(Object modeling scripts)
• • • • •
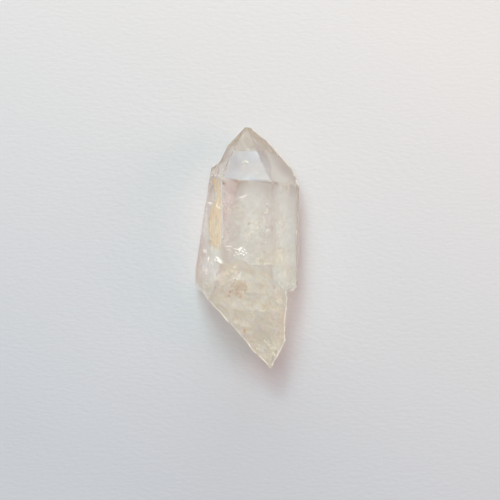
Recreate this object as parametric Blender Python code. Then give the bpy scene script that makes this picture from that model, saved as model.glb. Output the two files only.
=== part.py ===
"""Quartz point: a natural, slightly smoky crystal that lies on one of its six long faces.

The long axis runs close to +Y, towards the pointed end, +Z is up and the crystal rests on Z = 0.
Every flat crystal face is one plane that cuts a block, placed by its angle round the axis, by
how far it leans towards the point, and by one spot that it passes through. A second, smaller
crystal, grown parallel to the first, makes the left shoulder. The root end is broken off, and
rough blocks take that stone away.
"""

import math

import bmesh
import bpy
from mathutils import Matrix, Vector, noise

MM = 0.001

# Driving sizes of the main crystal, each measured on the real thing
THICKNESS = 13.5 * MM            # from the face it lies on to the face on top
AXIS_LEAN = math.radians(1.0)    # the long axis leans this far towards +X
POINT_SLOPE = 38.2               # degrees between a pyramid face of quartz and the long axis
TOP_LEFT = -4.15 * MM            # left edge of the top face, beside the shoulder
TOP_RIGHT = 4.05 * MM            # right edge of the top face
RIGHT_EDGE = 9.0 * MM            # the long edge that is the outline on the right
PRISM_END = 11.55 * MM           # where the top face ends and the front pyramid face starts
TIP = 20.95 * MM                 # how far the point reaches along +Y
TIP_CHIP = 76.0                  # slope of the small chipped face at the very tip

# A hexagon's sloping face falls this far for each step sideways
HEXAGON_FALL = math.sqrt(3.0)

# Driving sizes of the smaller crystal on the left
SHOULDER_TOP = THICKNESS - 0.3 * MM
SHOULDER_INNER = 0.5 * MM        # it ends here, inside the main crystal
SHOULDER_LEFT = -4.45 * MM       # left edge of its narrow top, beside the main crystal
SHOULDER_BEND = -6.8 * MM        # where its sloping side turns steeper
SHOULDER_SIDE = -7.6 * MM        # its outer edge, beside the middle of the crystal
SHOULDER_REACH = -9.05 * MM      # its outer edge where it is widest, near the break
SHOULDER_SPREAD = 17.7           # degrees that its lower side opens towards the root
SHOULDER_FRONT = 58.0            # slope of the steep face that ends it beside the point

# The broken end
BREAK_START = -2.4 * MM          # where the break leaves the top face
BREAK_END = -20.4 * MM           # where it comes down to its far end
BREAK_TIP = 5.2 * MM             # height of that far end
ROOT_REACH = -21.1 * MM          # the break reaches this far along -Y
GRAIN = 0.65 * MM                # spacing of the points that shape a broken surface
SWELL = 0.6 * MM                 # height of the broad waves in a broken surface
SWELL_LENGTH = 6.5 * MM          # and their length
LEDGE = 0.32 * MM                # height of its steps
LEDGE_LENGTH = 4.2 * MM          # and the distance from one to the next
WANDER_LENGTH = 1.9 * MM         # their edges wander over this length
LEDGE_LEVELS = 2.4               # how many steps there are up and down
PITS = 0.12 * MM                 # depth of its small pits
PITS_LENGTH = 1.3 * MM           # and their distance

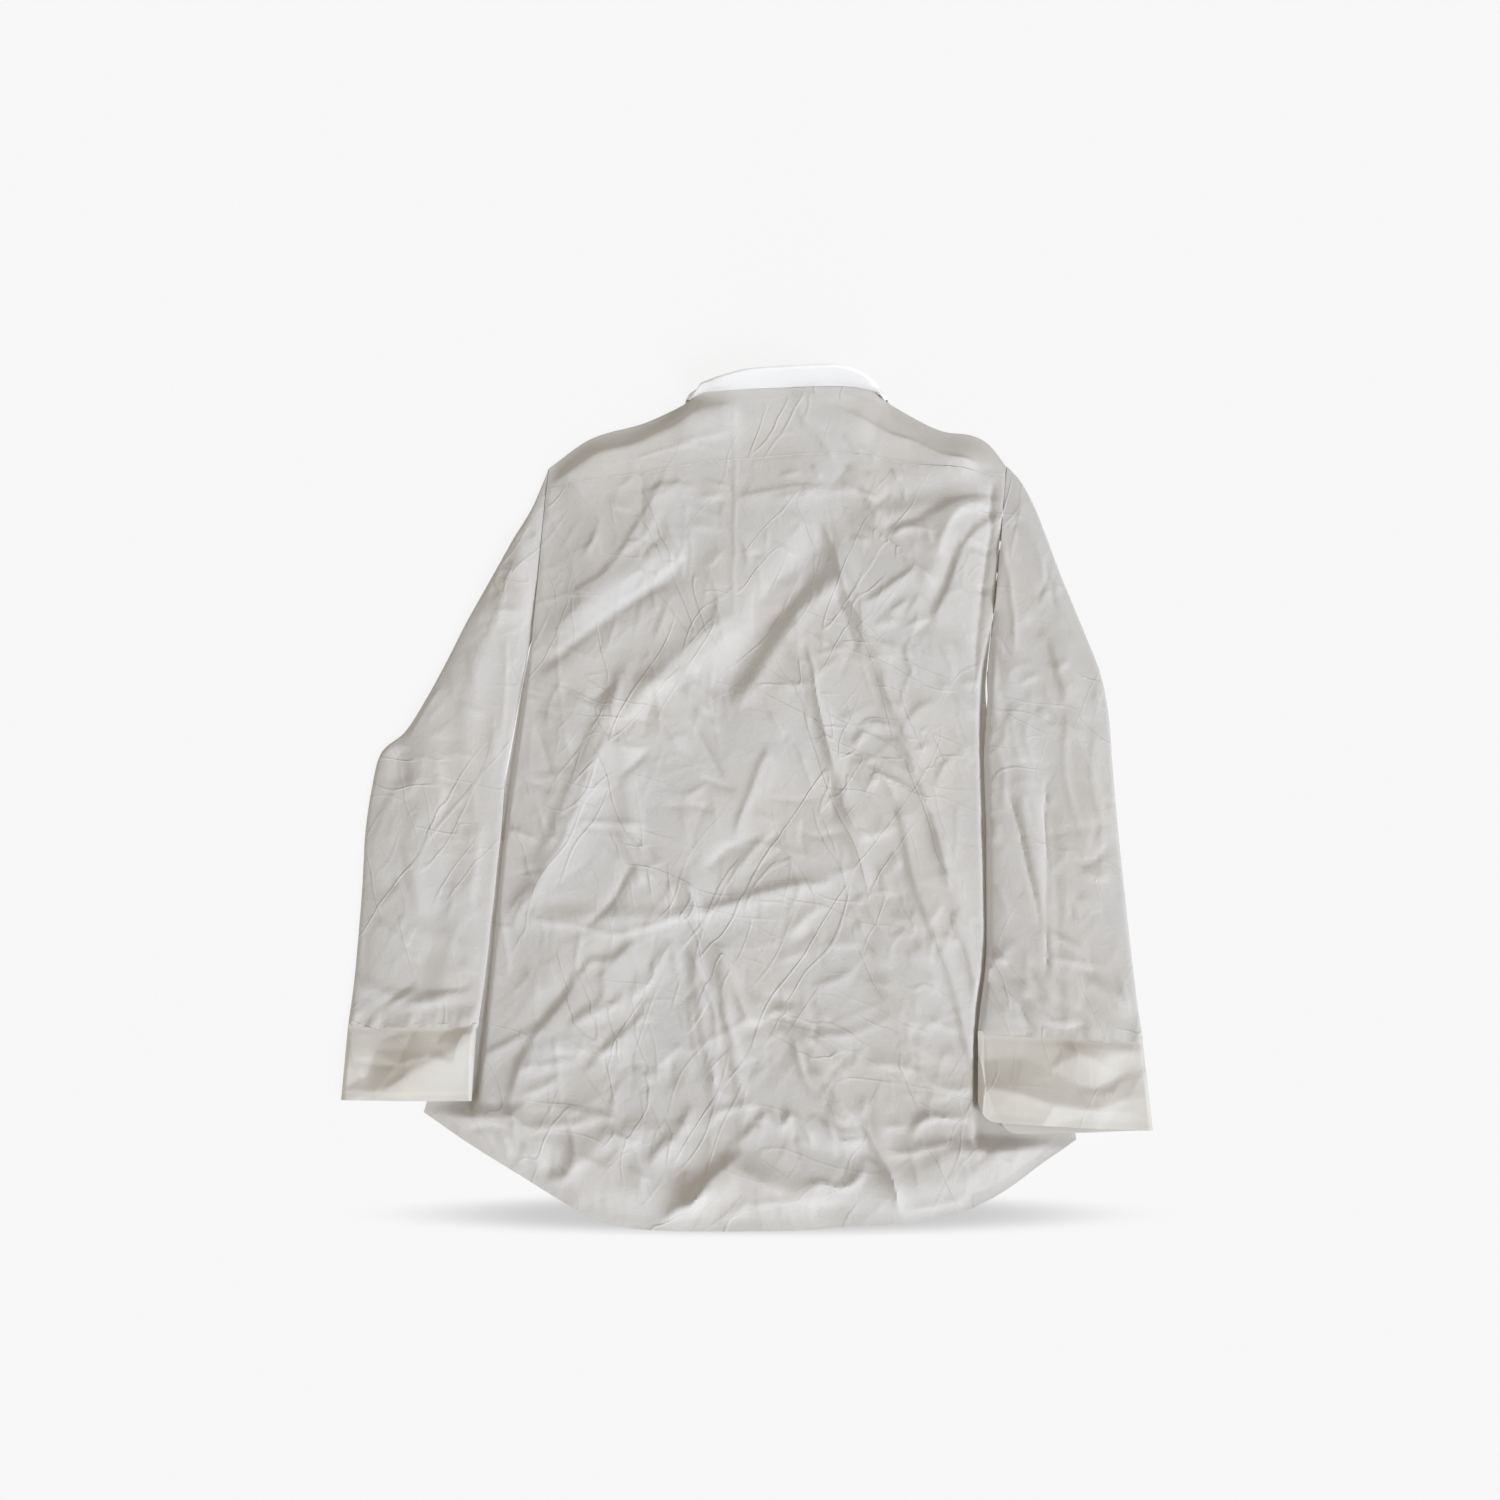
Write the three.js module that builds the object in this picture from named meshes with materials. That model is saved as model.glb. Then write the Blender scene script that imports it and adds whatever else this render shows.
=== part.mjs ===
// A man's long-sleeved dress shirt, crumpled, laid out face down with both sleeves along its sides.
// Millimetres, +Z up. The shirt lies on z = 0, its collar towards +Y, and its back panel is uppermost, so +X is
// the wearer's right. Every cloth piece is a thin closed wall, 0.3 mm or more from its neighbours.

import * as THREE from 'three';

// ---- driving sizes --------------------------------------------------------------------------------------

const CLOTH = 1.0;               // wall of a single cloth panel
const FUSED = 1.4;               // wall of the interlined collar pieces
const CUFF_WALL = 1.6;           // wall of a cuff band
const SEAM_GAP = 0.3;            // between two pieces that are sewn edge to edge
const LAYER_GAP = 0.35;          // between two layers that lie on each other
const BUTTON = { diameter: 11.5, thickness: 2.2, sides: 16 };

const CENTRE_HEM_X = 4;          // the centre line of the body leans from the hem ...
const CENTRE_NECK_X = 43;        // ... to the neck
const HEM_Y = -398.5;
const NECK_Y = 404;              // back neck seam
const PLACKET_WIDTH = 35;
const FRONT_HEM_RISE = 9;        // the fronts are cut a little shorter than the back
const FRONT_NECK_Y = 318;        // lowest point of the front neckline
const YOKE_RETURN = 22;          // how far the yoke comes over the shoulder to the front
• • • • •
### Problem to work on
Search the entries for the word "Blender", then list each line that holds it.

### Written answer
Recreate this object as parametric Blender Python code. Then give the bpy scene script that makes this picture from that model, saved as model.glb. Output the two files only.
Write the three.js module that builds the object in this picture from named meshes with materials. That model is saved as model.glb. Then write the Blender scene script that imports it and adds whatever else this render shows.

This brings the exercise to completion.